Overfitting & Regularization in Logistic Regression
As we saw in the regression course, overfitting is perhaps the most significant challenge you will face as you apply machine learning approaches in practice. This challenge can be particularly significant for logistic regression, as you will discover in this module, since we not only risk getting an overly complex decision boundary, but your classifier can also become overly confident about the probabilities it predicts. In this module, you will investigate overfitting in classification in significant detail, and obtain broad practical insights from some interesting visualizations of the classifiers' outputs. You will then add a regularization term to your optimization to mitigate overfitting. You will investigate both L2 regularization to penalize large coefficient values, and L1 regularization to obtain additional sparsity in the coefficients. Finally, you will modify your gradient ascent algorithm to learn regularized logistic regression classifiers. You will implement your own regularized logistic regression classifier from scratch, and investigate the impact of the L2 penalty on real-world sentiment analysis data.
Decision Trees
Along with linear classifiers, decision trees are amongst the most widely used classification techniques in the real world. This method is extremely intuitive, simple to implement and provides interpretable predictions. In this module, you will become familiar with the core decision trees representation. You will then design a simple, recursive greedy algorithm to learn decision trees from data. Finally, you will extend this approach to deal with continuous inputs, a fundamental requirement for practical problems. In this module, you will investigate a brand new case-study in the financial sector: predicting the risk associated with a bank loan. You will implement your own decision tree learning algorithm on real loan data.

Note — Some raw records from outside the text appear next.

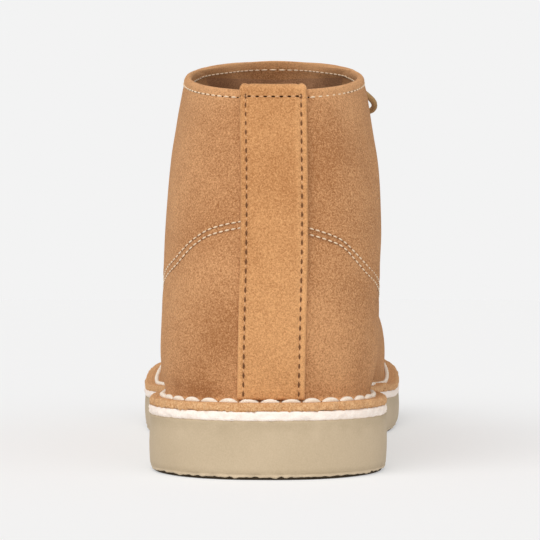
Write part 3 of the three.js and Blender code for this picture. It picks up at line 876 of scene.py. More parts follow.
# climb, turn
QUARTER_EDGE = np.array([
    [0, 0.257],
    [0.1, 0.268],
    [0.2, 0.28],
    [0.3, 0.3],
    [0.4, 0.326],
    [0.5, 0.367],
    [0.55, 0.396],
    [0.6, 0.43],
    [0.64, 0.459],
    [0.68, 0.4805],
    [0.72, 0.489],
    [0.75, 0.4905],
    [0.8, 0.4875],
    [0.9, 0.48],
    [1, 0.4708],
])
edge_climbs = np.linspace(CREASE_CLIMB, RIM_CLIMB, 900)
edge_turns = smooth(QUARTER_EDGE, 1, edge_climbs)
edge_points = skin_point(edge_climbs, edge_turns)
edge_run = run_along(edge_points)
edge_share = edge_run / edge_run[-1]


def quarter_place(u, v):
    """Climb and turn for a place on the quarters: u is -1 or 1 at their front edges."""
    along_edge = np.interp(v, edge_share, edge_climbs)
    climb = mix(mix(CREASE_CLIMB, RIM_CLIMB, v), along_edge, np.abs(u) ** 3)
    return climb, u * np.interp(v, edge_share, edge_turns)


def inside_edge(inset, side, first=0.0, last=1.0, count=500):
    """A line on the leather that keeps a distance from the quarter's front edge."""
    v = np.linspace(first, last, count)
    u = np.linspace(1, 0.8, 160)
    climb, turn = quarter_place(u[None, :], v[:, None])
    points = skin_point(climb, turn)
    steps = np.linalg.norm(np.diff(points, axis=1), axis=2)
    run = np.concatenate([np.zeros((count, 1)), np.cumsum(steps, axis=1)], axis=1)
    at = np.array([np.interp(inset, run[i], u) for i in range(count)])
    climb, turn = quarter_place(at, v)
    return climb, side * turn


print("the front edge runs", round(float(edge_run[-1])), "mm from sole to collar")

# %% The other seam lines
COLLAR_SEAM = 2.7
COLLAR_INSIDE_SEAM = 2.8
EDGE_SEAM = 2.2
EDGE_SECOND_SEAM = 4.4
STRAP_CLEAR_TURN = 0.0252

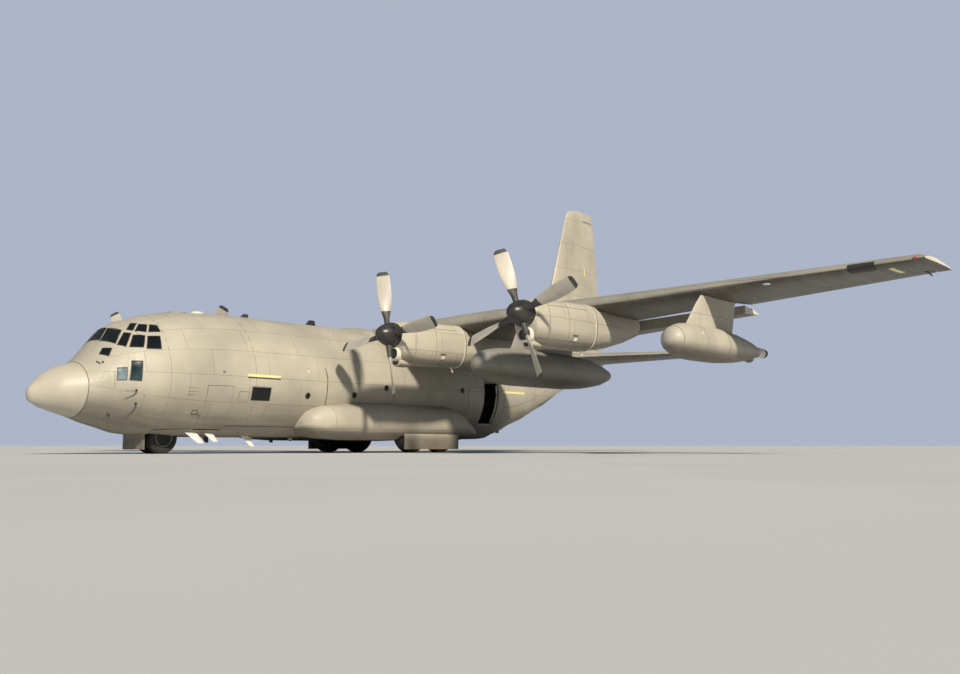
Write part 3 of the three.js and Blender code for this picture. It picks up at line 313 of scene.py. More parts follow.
def noise(tree, where, scale, detail=3.0, stretch=None):
    if stretch:
        where = wire(tree, "Mapping", Vector=where, Scale=stretch).outputs[0]
    return wire(tree, "TexNoise", Vector=where, Scale=scale, Detail=detail).outputs[0]


def surfaced(tree, surface, base, rough, relief, strength, depth):
    """Gives a surface its colour, roughness and relief."""
    tree.links.new(base, surface.inputs["Base Color"])
    tree.links.new(rough, surface.inputs["Roughness"])
    bump = wire(tree, "Bump", Strength=strength, Distance=depth, Height=relief)
    tree.links.new(bump.outputs[0], surface.inputs["Normal"])


def painted(name, light, dark, grime, layout="plan", panel=(0.9, 0.5), line=0.006, underside_dirt_and_shade=0.6, roughness=0.5,
            belly=None):
    """Weathered aircraft paint: worn tone, panel seams, streaks along the airflow, and darker undersides,
    partly soiling and partly painted shade. belly gives the two heights between which that darkening fades,
    and its strength."""
    finish, tree, surface, where = new_finish(name, roughness)
    x, y, z = wire(tree, "SeparateXYZ", Vector=where).outputs
    along, across = (x, y) if layout == "plan" else (y, z)
    if layout == "round":
        around = maths(tree, "ARCTAN2", x, maths(tree, "SUBTRACT", z, HULL_MIDDLE))
        across = maths(tree, "MULTIPLY", around, HULL_RADIUS)
    flat = wire(tree, "CombineXYZ", X=along, Y=across).outputs[0]
    seams = wire(
        tree, "TexBrick", {"offset": 0.37, "offset_frequency": 2}, Vector=flat, Color1=rgba(1.0),
        Color2=rgba(0.93), Mortar=rgba(0.56), Scale=1.0, Mortar_Size=line, Mortar_Smooth=0.4,
        Brick_Width=panel[0], Row_Height=panel[1],
    )
    broad = ramp(tree, noise(tree, where, 1.3, 5.0), 0.35, 0.65)
    fine = noise(tree, where, 38.0, 4.0)
    streaks = noise(tree, where, 1.0, 6.0, (9.0, 0.8, 9.0))
    base = colour_mix(tree, broad, dark, light)
    base = colour_mix(tree, ramp(tree, fine, 0.3, 0.7, 0.0, 0.12), base, dark)
    base = colour_mix(tree, ramp(tree, streaks, 0.5, 0.72, 0.0, 0.3), base, dark)
    base = colour_mix(tree, 0.85, base, seams.outputs[0], "MULTIPLY")
    # Faces that point down are darkened: partly soiling, partly painted shade.
    facing = wire(tree, "SeparateXYZ", Vector=tree.nodes.new("ShaderNodeNewGeometry").outputs["Normal"]).outputs[2]
    below = ramp(tree, facing, -0.1, -0.6, 0.0, underside_dirt_and_shade)
    # Darker towards the bottom of the fuselage, by height: partly soiling, partly painted shade.
    if belly:
        low, high, strength = belly
        height = maths(tree, "ADD", z, ramp(tree, streaks, 0.3, 0.7, -0.06, 0.06))
        below = maths(tree, "MAXIMUM", below, ramp(tree, height, low, high, strength, 0.0))
    dirt_and_shade = maths(tree, "MULTIPLY", below, ramp(tree, streaks, 0.3, 0.65, 0.8, 1.0))
    base = colour_mix(tree, dirt_and_shade, base, grime)
    rough = ramp(tree, fine, 0.3, 0.7, roughness - 0.08, roughness + 0.12)
    relief = maths(tree, "SUBTRACT", maths(tree, "MULTIPLY", fine, 0.06), seams.outputs[1])
    surfaced(tree, surface, base, rough, relief, 0.35, 0.004)
    return finish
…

Preventing Overfitting in Decision Trees
Out of all machine learning techniques, decision trees are amongst the most prone to overfitting. No practical implementation is possible without including approaches that mitigate this challenge. In this module, through various visualizations and investigations, you will investigate why decision trees suffer from significant overfitting problems. Using the principle of Occam's razor, you will mitigate overfitting by learning simpler trees. At first, you will design algorithms that stop the learning process before the decision trees become overly complex. In an optional segment, you will design a very practical approach that learns an overly-complex tree, and then simplifies it with pruning. Your implementation will investigate the effect of these techniques on mitigating overfitting on our real-world loan data set.
Handling Missing Data
Real-world machine learning problems are fraught with missing data. That is, very often, some of the inputs are not observed for all data points. This challenge is very significant, happens in most cases, and needs to be addressed carefully to obtain great performance. And, this issue is rarely discussed in machine learning courses. In this module, you will tackle the missing data challenge head on. You will start with the two most basic techniques to convert a dataset with missing data into a clean dataset, namely skipping missing values and inputing missing values. In an advanced section, you will also design a modification of the decision tree learning algorithm that builds decisions about missing data right into the model. You will also explore these techniques in your real-data implementation.
Boosting
One of the most exciting theoretical questions that have been asked about machine learning is whether simple classifiers can be combined into a highly accurate ensemble. This question lead to the developing of boosting, one of the most important and practical techniques in machine learning today. This simple approach can boost the accuracy of any classifier, and is widely used in practice, e.g., it's used by more than half of the teams who win the Kaggle machine learning competitions. In this module, you will first define the ensemble classifier, where multiple models vote on the best prediction. You will then explore a boosting algorithm called AdaBoost, which provides a great approach for boosting classifiers. Through visualizations, you will become familiar with many of the practical aspects of this techniques. You will create your very own implementation of AdaBoost, from scratch, and use it to boost the performance of your loan risk predictor on real data.
Precision-Recall
In many real-world settings, accuracy or error are not the best quality metrics for classification. You will explore a case-study that significantly highlights this issue: using sentiment analysis to display positive reviews on a restaurant website. Instead of accuracy, you will define two metrics: precision and recall, which are widely used in real-world applications to measure the quality of classifiers. You will explore how the probabilities output by your classifier can be used to trade-off precision with recall, and dive into this spectrum, using precision-recall curves. In your hands-on implementation, you will compute these metrics with your learned classifier on real-world sentiment analysis data.
Scaling to Huge Datasets & Online Learning
With the advent of the internet, the growth of social media, and the embedding of sensors in the world, the magnitudes of data that our machine learning algorithms must handle have grown tremendously over the last decade. This effect is sometimes called "Big Data". Thus, our learning algorithms must scale to bigger and bigger datasets. In this module, you will develop a small modification of gradient ascent called stochastic gradient, which provides significant speedups in the running time of our algorithms. This simple change can drastically improve scaling, but makes the algorithm less stable and harder to use in practice. In this module, you will investigate the practical techniques needed to make stochastic gradient viable, and to thus to obtain learning algorithms that scale to huge datasets. You will also address a new kind of machine learning problem, online learning, where the data streams in over time, and we must learn the coefficients as the data arrives. This task can also be solved with stochastic gradient. You will implement your very own stochastic gradient ascent algorithm for logistic regression from scratch, and evaluate it on sentiment analysis data.